[31 Days of Halloween 2016: SHIN GODZILLA opens in select theaters for a limited engagement on Tuesday October 11th.]
Review by Bob Ignizio
* Note: As with last year’s 31 Days of Halloween marathon of horror movie reviews, we’ll be diving deep into the new release section looking for modern horror fare. We'll be hoping for the best, but frankly expecting the worst. *
As Bob Dylan once sang, "the times, they are a changin'." So, too, is Godzilla.

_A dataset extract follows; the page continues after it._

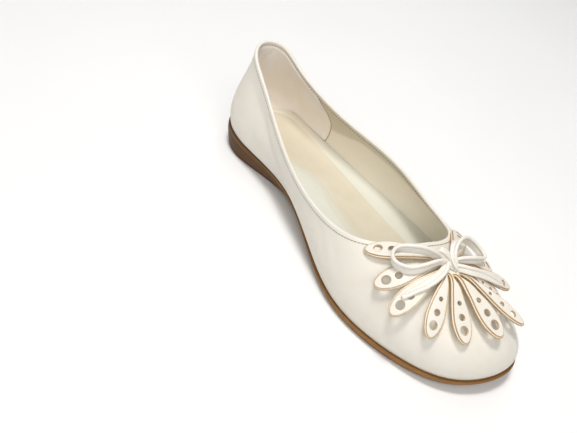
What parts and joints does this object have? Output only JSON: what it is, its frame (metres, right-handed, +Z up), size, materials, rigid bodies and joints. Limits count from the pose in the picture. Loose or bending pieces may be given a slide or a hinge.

As depicted in SHIN GODZILLA (Japanese title: Godzilla Resurgence), the Japanese film icon is no longer the a-bomb spawned, fire-breathing giant dinosaur we've come to know and love in a series of films that began in 1954. In a deviation from tradition arguably as drastic as that taken by Roland Emmerich and Dean Devlin in their much maligned 1998 American version of GODZILLA, the erstwhile "King of the Monsters" has been re-imagined as an ever mutating and evolving sea creature. Rather than an atomic bomb blast being responsible, it's implied something along the lines of the Fukushima Daiichi nuclear plant disaster is the culprit.
This, and other exposition, is delivered in frenetic, almost documentary style as we meet various government officials and see their responses to increasingly strange and catastrophic events. A boat is attacked, a tunnel is ruptured, and video footage seems to show some sort of creature is involved. But only Deputy Chief Cabinet Secretary Rando Yaguchi (Hiroki Hasegawa) is willing to go with that theory right away. Most members of the government convince themselves that it's some kind of volcanic activity.
Once the creature makes landfall, however, its existence can no longer be denied. At first looking like a squirming tadpole with gills on its sides and spiky fins on its back, the creature soon mutates and begins standing upright, unleashing considerable death and destruction before heading back to the water.
Government officials are convinced the creature can't stay on land very long, but of course they are proved wrong when it returns and mutates into a more familiar, Godzilla-like form. The military is called out to little effect, so when the United States offers to help in exchange for access to the monster after it's killed, the Japanese government grudgingly accepts. But it's kind of a moot point as Godzilla has little intention of going down easy. In fact, when the U.S. sends bombers in to attack Godzilla, all they accomplish is to piss it off to the point it unleashes a blast of fiery breath and radioactive laser beams that shoot out of its spikes. With this, Godzilla destroys damn near half of Tokyo in one shot.
The blast takes a lot out of the big G, though, and it has to hibernate to recharge. The result, story-wise, is that Godzilla literally sleeps through half of its own movie. It's an odd choice, but thanks to a more compelling human story than is typical for one of these films, it doesn't prove fatal.
The film is very much a commentary on modern Japanese politics, and the relationship between Japan and the U.S. that has largely remained the same since the end of the second World War even as the world has changed drastically. One example of that is that the U.S. isn't represented by the usual white male B-movie actor you would have found in one of the old Godzilla films, but by Kayoko Ann Patterson (Satomi Ishihara), the Asian-American special envoy to the President of the United States who hopes to hold her boss's position some day.
Don't worry, though, monster fans. Eventually Godzilla wakes up, and when it does, it isn't in a very good mood.
Many people, myself included, complained that Gareth Edwards American GODZILLA reboot of 2014 was disappointing because there was so little actual Godzilla in the film. One could just as easily lodge that complaint here. The difference is that in SHIN GODZILLA, the non-monster material is serious-minded and genuinely compelling.
Still, it's almost certain that this film will split Godzilla fans. It's so drastically different, it's bound too. And yet, despite those very real differences, by returning to the somber tone and social commentary that made the original 1954 GODZILLA a thoughtful and genuinely scary film, SHIN GODZILLA in a way returns Godzilla to its roots.
It also bears mentioning, especially if you're thinking about taking the kids to see this, that SHIN GODZILLA is presented in the Japanese language with subtitles. I viewed it with my 5 year old son and his 6 year old, Godzilla-crazed friend. My son couldn't hang. His friend did, but was unhappy with some of the changes made to his favorite character. 3 out of 4 stars.